### [YOUR GOAL]
Repeat the lines that follow, leaving nothing out.

BEGIN DATA EXCERPT

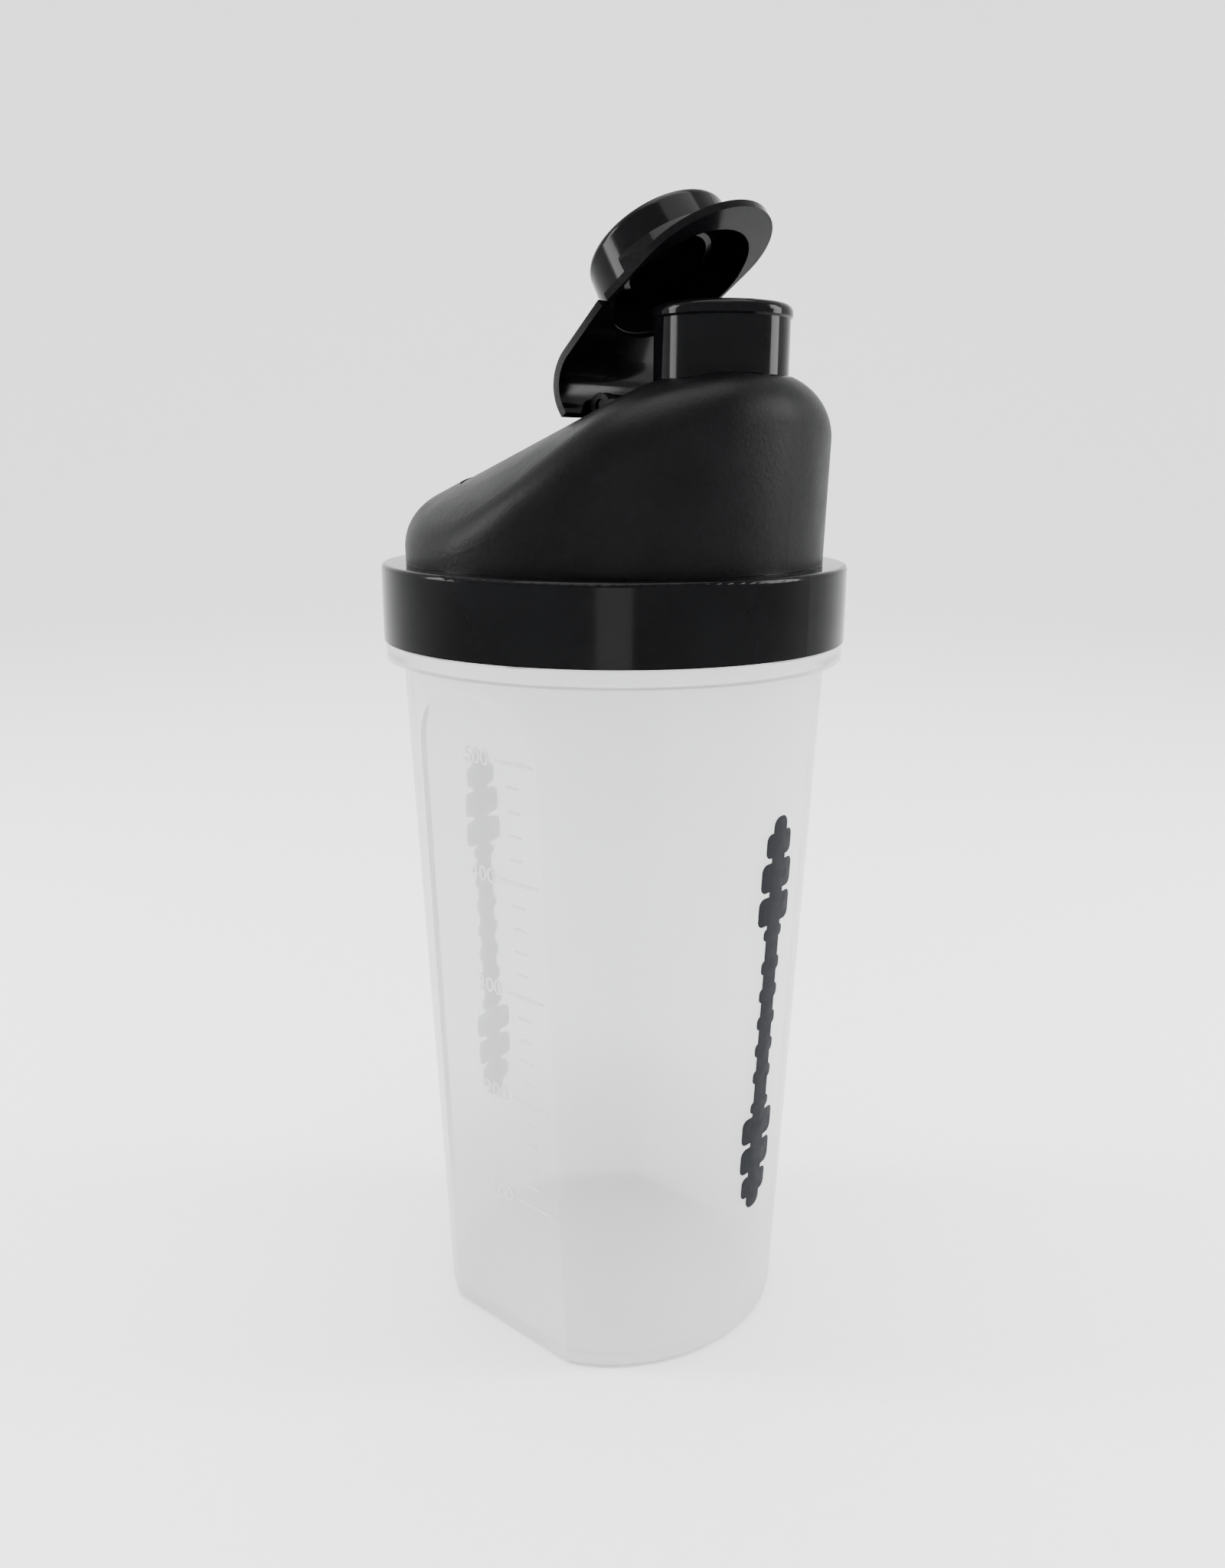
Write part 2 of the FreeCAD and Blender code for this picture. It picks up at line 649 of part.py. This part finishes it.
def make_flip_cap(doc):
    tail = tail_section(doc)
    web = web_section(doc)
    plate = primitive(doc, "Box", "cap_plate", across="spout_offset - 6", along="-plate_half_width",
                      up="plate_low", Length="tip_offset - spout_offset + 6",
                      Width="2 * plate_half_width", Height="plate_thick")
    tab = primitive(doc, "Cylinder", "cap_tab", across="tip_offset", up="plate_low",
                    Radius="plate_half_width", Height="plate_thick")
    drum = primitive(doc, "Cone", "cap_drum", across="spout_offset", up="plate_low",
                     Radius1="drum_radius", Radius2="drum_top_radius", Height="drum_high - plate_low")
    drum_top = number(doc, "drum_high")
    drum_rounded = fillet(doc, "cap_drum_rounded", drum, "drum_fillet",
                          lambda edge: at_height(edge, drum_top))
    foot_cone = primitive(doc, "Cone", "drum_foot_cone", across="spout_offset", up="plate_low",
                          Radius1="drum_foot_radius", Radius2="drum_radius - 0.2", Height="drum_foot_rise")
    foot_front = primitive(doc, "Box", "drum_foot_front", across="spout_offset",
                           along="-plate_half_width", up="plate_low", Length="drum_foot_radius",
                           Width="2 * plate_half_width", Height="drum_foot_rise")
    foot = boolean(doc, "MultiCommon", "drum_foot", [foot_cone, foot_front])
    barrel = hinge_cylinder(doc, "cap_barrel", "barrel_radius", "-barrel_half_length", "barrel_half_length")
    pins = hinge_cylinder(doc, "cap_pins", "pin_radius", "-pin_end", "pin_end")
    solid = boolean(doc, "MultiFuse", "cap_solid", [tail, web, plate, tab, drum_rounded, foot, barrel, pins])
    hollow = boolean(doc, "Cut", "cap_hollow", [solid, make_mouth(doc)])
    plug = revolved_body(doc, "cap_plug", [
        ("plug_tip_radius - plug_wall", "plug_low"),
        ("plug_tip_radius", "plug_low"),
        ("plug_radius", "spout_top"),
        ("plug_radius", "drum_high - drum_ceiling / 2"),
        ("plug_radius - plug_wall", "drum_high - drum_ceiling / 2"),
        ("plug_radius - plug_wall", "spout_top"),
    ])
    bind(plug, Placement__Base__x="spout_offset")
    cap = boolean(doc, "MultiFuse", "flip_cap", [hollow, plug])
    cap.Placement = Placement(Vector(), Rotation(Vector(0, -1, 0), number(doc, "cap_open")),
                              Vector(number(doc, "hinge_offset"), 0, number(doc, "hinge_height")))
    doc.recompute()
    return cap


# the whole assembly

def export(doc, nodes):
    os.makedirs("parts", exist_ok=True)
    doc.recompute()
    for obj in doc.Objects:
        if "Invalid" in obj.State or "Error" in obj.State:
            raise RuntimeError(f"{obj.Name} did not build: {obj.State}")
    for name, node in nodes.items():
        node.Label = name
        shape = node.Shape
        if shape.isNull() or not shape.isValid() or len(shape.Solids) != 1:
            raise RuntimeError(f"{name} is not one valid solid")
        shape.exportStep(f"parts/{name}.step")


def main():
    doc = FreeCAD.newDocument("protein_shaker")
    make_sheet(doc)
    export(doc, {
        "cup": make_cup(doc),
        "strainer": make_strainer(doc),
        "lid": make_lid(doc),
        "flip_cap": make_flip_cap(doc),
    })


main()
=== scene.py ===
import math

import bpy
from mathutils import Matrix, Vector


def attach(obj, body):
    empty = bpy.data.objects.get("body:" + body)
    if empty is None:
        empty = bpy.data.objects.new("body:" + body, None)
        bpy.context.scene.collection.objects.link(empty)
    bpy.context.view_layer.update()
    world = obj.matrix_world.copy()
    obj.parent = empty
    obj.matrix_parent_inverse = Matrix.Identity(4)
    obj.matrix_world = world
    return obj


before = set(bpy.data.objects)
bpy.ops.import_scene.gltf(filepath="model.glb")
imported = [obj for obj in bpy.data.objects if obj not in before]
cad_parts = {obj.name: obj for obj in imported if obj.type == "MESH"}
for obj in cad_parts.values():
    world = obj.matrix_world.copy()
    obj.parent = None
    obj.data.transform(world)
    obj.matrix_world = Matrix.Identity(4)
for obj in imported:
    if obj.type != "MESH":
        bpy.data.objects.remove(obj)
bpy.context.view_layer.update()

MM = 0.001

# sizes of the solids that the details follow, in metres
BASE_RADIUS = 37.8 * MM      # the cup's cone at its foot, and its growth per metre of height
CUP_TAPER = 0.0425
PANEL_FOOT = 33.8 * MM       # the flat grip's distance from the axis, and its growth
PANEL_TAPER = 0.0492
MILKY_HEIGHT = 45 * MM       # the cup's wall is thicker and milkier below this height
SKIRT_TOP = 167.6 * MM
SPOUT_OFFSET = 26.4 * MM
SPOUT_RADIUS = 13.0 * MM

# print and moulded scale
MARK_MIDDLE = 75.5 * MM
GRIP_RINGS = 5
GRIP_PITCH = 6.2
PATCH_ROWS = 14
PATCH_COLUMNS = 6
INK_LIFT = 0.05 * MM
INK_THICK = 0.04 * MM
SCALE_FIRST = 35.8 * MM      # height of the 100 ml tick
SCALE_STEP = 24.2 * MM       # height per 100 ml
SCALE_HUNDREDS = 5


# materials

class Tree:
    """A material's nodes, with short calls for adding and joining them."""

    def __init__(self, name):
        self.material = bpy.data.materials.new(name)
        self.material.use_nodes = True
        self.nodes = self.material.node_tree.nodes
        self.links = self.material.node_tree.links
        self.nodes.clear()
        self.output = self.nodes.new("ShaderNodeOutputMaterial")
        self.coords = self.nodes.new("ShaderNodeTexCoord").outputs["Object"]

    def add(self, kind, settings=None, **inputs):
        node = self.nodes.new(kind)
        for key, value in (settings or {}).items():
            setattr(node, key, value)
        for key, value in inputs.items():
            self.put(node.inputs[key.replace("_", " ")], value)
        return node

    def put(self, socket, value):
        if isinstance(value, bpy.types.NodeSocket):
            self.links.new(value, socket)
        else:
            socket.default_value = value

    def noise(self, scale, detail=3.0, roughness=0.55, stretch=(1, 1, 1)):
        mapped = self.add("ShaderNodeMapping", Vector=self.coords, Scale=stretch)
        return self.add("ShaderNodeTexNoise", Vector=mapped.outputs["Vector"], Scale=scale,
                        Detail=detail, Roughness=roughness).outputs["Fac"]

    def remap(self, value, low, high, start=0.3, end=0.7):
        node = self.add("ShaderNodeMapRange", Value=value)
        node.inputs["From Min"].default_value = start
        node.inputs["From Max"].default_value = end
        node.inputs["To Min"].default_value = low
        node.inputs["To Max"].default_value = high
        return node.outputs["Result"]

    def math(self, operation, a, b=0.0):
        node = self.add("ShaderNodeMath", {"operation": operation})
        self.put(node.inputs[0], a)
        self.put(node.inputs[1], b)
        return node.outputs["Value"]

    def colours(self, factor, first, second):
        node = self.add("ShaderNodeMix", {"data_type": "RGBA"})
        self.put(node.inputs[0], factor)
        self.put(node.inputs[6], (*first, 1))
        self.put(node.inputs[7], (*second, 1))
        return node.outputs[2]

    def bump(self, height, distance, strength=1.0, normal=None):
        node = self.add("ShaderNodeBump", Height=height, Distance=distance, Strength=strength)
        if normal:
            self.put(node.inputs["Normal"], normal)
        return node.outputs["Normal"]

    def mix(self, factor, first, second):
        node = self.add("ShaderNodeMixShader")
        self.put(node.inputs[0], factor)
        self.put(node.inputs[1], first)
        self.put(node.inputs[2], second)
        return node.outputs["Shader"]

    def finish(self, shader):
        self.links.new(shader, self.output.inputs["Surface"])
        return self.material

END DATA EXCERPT

### [TASK OUTPUT]
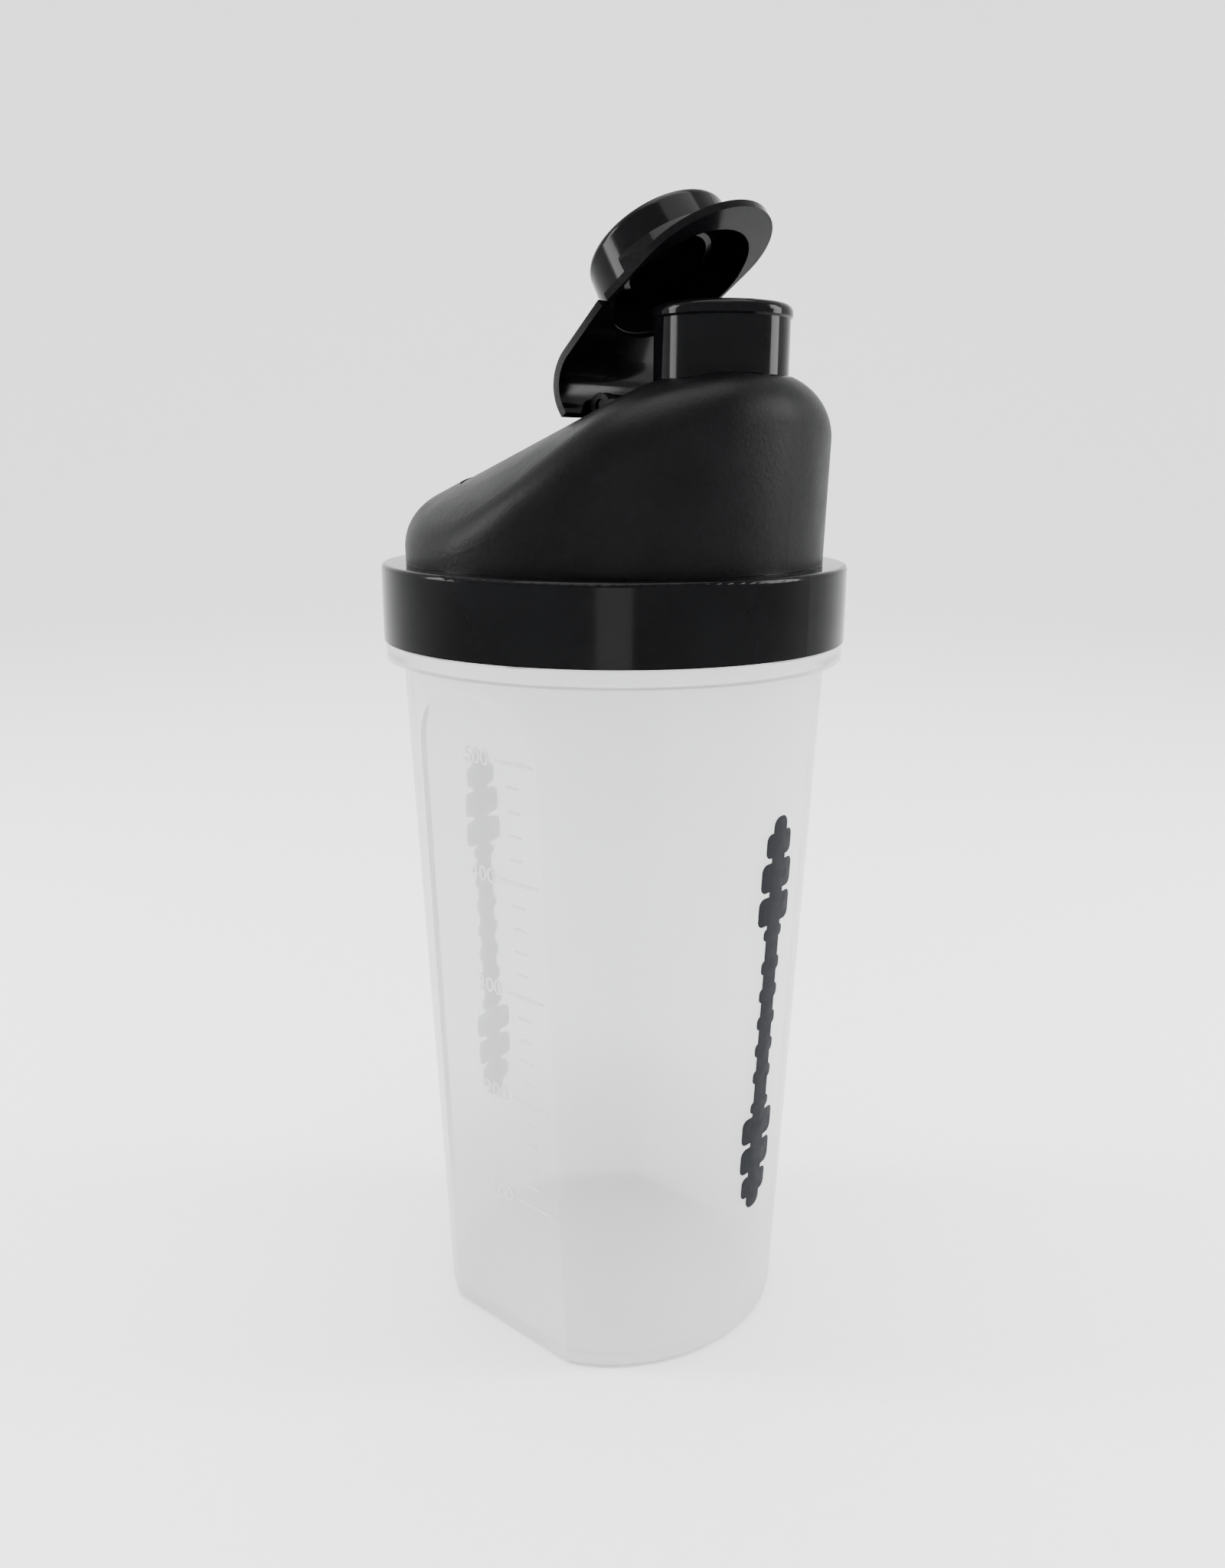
Write part 2 of the FreeCAD and Blender code for this picture. It picks up at line 649 of part.py. This part finishes it.
def make_flip_cap(doc):
    tail = tail_section(doc)
    web = web_section(doc)
    plate = primitive(doc, "Box", "cap_plate", across="spout_offset - 6", along="-plate_half_width",
                      up="plate_low", Length="tip_offset - spout_offset + 6",
                      Width="2 * plate_half_width", Height="plate_thick")
    tab = primitive(doc, "Cylinder", "cap_tab", across="tip_offset", up="plate_low",
                    Radius="plate_half_width", Height="plate_thick")
    drum = primitive(doc, "Cone", "cap_drum", across="spout_offset", up="plate_low",
                     Radius1="drum_radius", Radius2="drum_top_radius", Height="drum_high - plate_low")
    drum_top = number(doc, "drum_high")
    drum_rounded = fillet(doc, "cap_drum_rounded", drum, "drum_fillet",
                          lambda edge: at_height(edge, drum_top))
    foot_cone = primitive(doc, "Cone", "drum_foot_cone", across="spout_offset", up="plate_low",
                          Radius1="drum_foot_radius", Radius2="drum_radius - 0.2", Height="drum_foot_rise")
    foot_front = primitive(doc, "Box", "drum_foot_front", across="spout_offset",
                           along="-plate_half_width", up="plate_low", Length="drum_foot_radius",
                           Width="2 * plate_half_width", Height="drum_foot_rise")
    foot = boolean(doc, "MultiCommon", "drum_foot", [foot_cone, foot_front])
    barrel = hinge_cylinder(doc, "cap_barrel", "barrel_radius", "-barrel_half_length", "barrel_half_length")
    pins = hinge_cylinder(doc, "cap_pins", "pin_radius", "-pin_end", "pin_end")
    solid = boolean(doc, "MultiFuse", "cap_solid", [tail, web, plate, tab, drum_rounded, foot, barrel, pins])
    hollow = boolean(doc, "Cut", "cap_hollow", [solid, make_mouth(doc)])
    plug = revolved_body(doc, "cap_plug", [
        ("plug_tip_radius - plug_wall", "plug_low"),
        ("plug_tip_radius", "plug_low"),
        ("plug_radius", "spout_top"),
        ("plug_radius", "drum_high - drum_ceiling / 2"),
        ("plug_radius - plug_wall", "drum_high - drum_ceiling / 2"),
        ("plug_radius - plug_wall", "spout_top"),
    ])
    bind(plug, Placement__Base__x="spout_offset")
    cap = boolean(doc, "MultiFuse", "flip_cap", [hollow, plug])
    cap.Placement = Placement(Vector(), Rotation(Vector(0, -1, 0), number(doc, "cap_open")),
                              Vector(number(doc, "hinge_offset"), 0, number(doc, "hinge_height")))
    doc.recompute()
    return cap


# the whole assembly

def export(doc, nodes):
    os.makedirs("parts", exist_ok=True)
    doc.recompute()
    for obj in doc.Objects:
        if "Invalid" in obj.State or "Error" in obj.State:
            raise RuntimeError(f"{obj.Name} did not build: {obj.State}")
    for name, node in nodes.items():
        node.Label = name
        shape = node.Shape
        if shape.isNull() or not shape.isValid() or len(shape.Solids) != 1:
            raise RuntimeError(f"{name} is not one valid solid")
        shape.exportStep(f"parts/{name}.step")


def main():
    doc = FreeCAD.newDocument("protein_shaker")
    make_sheet(doc)
    export(doc, {
        "cup": make_cup(doc),
        "strainer": make_strainer(doc),
        "lid": make_lid(doc),
        "flip_cap": make_flip_cap(doc),
    })


main()
=== scene.py ===
import math

import bpy
from mathutils import Matrix, Vector


def attach(obj, body):
    empty = bpy.data.objects.get("body:" + body)
    if empty is None:
        empty = bpy.data.objects.new("body:" + body, None)
        bpy.context.scene.collection.objects.link(empty)
    bpy.context.view_layer.update()
    world = obj.matrix_world.copy()
    obj.parent = empty
    obj.matrix_parent_inverse = Matrix.Identity(4)
    obj.matrix_world = world
    return obj


before = set(bpy.data.objects)
bpy.ops.import_scene.gltf(filepath="model.glb")
imported = [obj for obj in bpy.data.objects if obj not in before]
cad_parts = {obj.name: obj for obj in imported if obj.type == "MESH"}
for obj in cad_parts.values():
    world = obj.matrix_world.copy()
    obj.parent = None
    obj.data.transform(world)
    obj.matrix_world = Matrix.Identity(4)
for obj in imported:
    if obj.type != "MESH":
        bpy.data.objects.remove(obj)
bpy.context.view_layer.update()

MM = 0.001

# sizes of the solids that the details follow, in metres
BASE_RADIUS = 37.8 * MM      # the cup's cone at its foot, and its growth per metre of height
CUP_TAPER = 0.0425
PANEL_FOOT = 33.8 * MM       # the flat grip's distance from the axis, and its growth
PANEL_TAPER = 0.0492
MILKY_HEIGHT = 45 * MM       # the cup's wall is thicker and milkier below this height
SKIRT_TOP = 167.6 * MM
SPOUT_OFFSET = 26.4 * MM
SPOUT_RADIUS = 13.0 * MM

# print and moulded scale
MARK_MIDDLE = 75.5 * MM
GRIP_RINGS = 5
GRIP_PITCH = 6.2
PATCH_ROWS = 14
PATCH_COLUMNS = 6
INK_LIFT = 0.05 * MM
INK_THICK = 0.04 * MM
SCALE_FIRST = 35.8 * MM      # height of the 100 ml tick
SCALE_STEP = 24.2 * MM       # height per 100 ml
SCALE_HUNDREDS = 5


# materials

class Tree:
    """A material's nodes, with short calls for adding and joining them."""

    def __init__(self, name):
        self.material = bpy.data.materials.new(name)
        self.material.use_nodes = True
        self.nodes = self.material.node_tree.nodes
        self.links = self.material.node_tree.links
        self.nodes.clear()
        self.output = self.nodes.new("ShaderNodeOutputMaterial")
        self.coords = self.nodes.new("ShaderNodeTexCoord").outputs["Object"]

    def add(self, kind, settings=None, **inputs):
        node = self.nodes.new(kind)
        for key, value in (settings or {}).items():
            setattr(node, key, value)
        for key, value in inputs.items():
            self.put(node.inputs[key.replace("_", " ")], value)
        return node

    def put(self, socket, value):
        if isinstance(value, bpy.types.NodeSocket):
            self.links.new(value, socket)
        else:
            socket.default_value = value

    def noise(self, scale, detail=3.0, roughness=0.55, stretch=(1, 1, 1)):
        mapped = self.add("ShaderNodeMapping", Vector=self.coords, Scale=stretch)
        return self.add("ShaderNodeTexNoise", Vector=mapped.outputs["Vector"], Scale=scale,
                        Detail=detail, Roughness=roughness).outputs["Fac"]

    def remap(self, value, low, high, start=0.3, end=0.7):
        node = self.add("ShaderNodeMapRange", Value=value)
        node.inputs["From Min"].default_value = start
        node.inputs["From Max"].default_value = end
        node.inputs["To Min"].default_value = low
        node.inputs["To Max"].default_value = high
        return node.outputs["Result"]

    def math(self, operation, a, b=0.0):
        node = self.add("ShaderNodeMath", {"operation": operation})
        self.put(node.inputs[0], a)
        self.put(node.inputs[1], b)
        return node.outputs["Value"]

    def colours(self, factor, first, second):
        node = self.add("ShaderNodeMix", {"data_type": "RGBA"})
        self.put(node.inputs[0], factor)
        self.put(node.inputs[6], (*first, 1))
        self.put(node.inputs[7], (*second, 1))
        return node.outputs[2]

    def bump(self, height, distance, strength=1.0, normal=None):
        node = self.add("ShaderNodeBump", Height=height, Distance=distance, Strength=strength)
        if normal:
            self.put(node.inputs["Normal"], normal)
        return node.outputs["Normal"]

    def mix(self, factor, first, second):
        node = self.add("ShaderNodeMixShader")
        self.put(node.inputs[0], factor)
        self.put(node.inputs[1], first)
        self.put(node.inputs[2], second)
        return node.outputs["Shader"]

    def finish(self, shader):
        self.links.new(shader, self.output.inputs["Surface"])
        return self.material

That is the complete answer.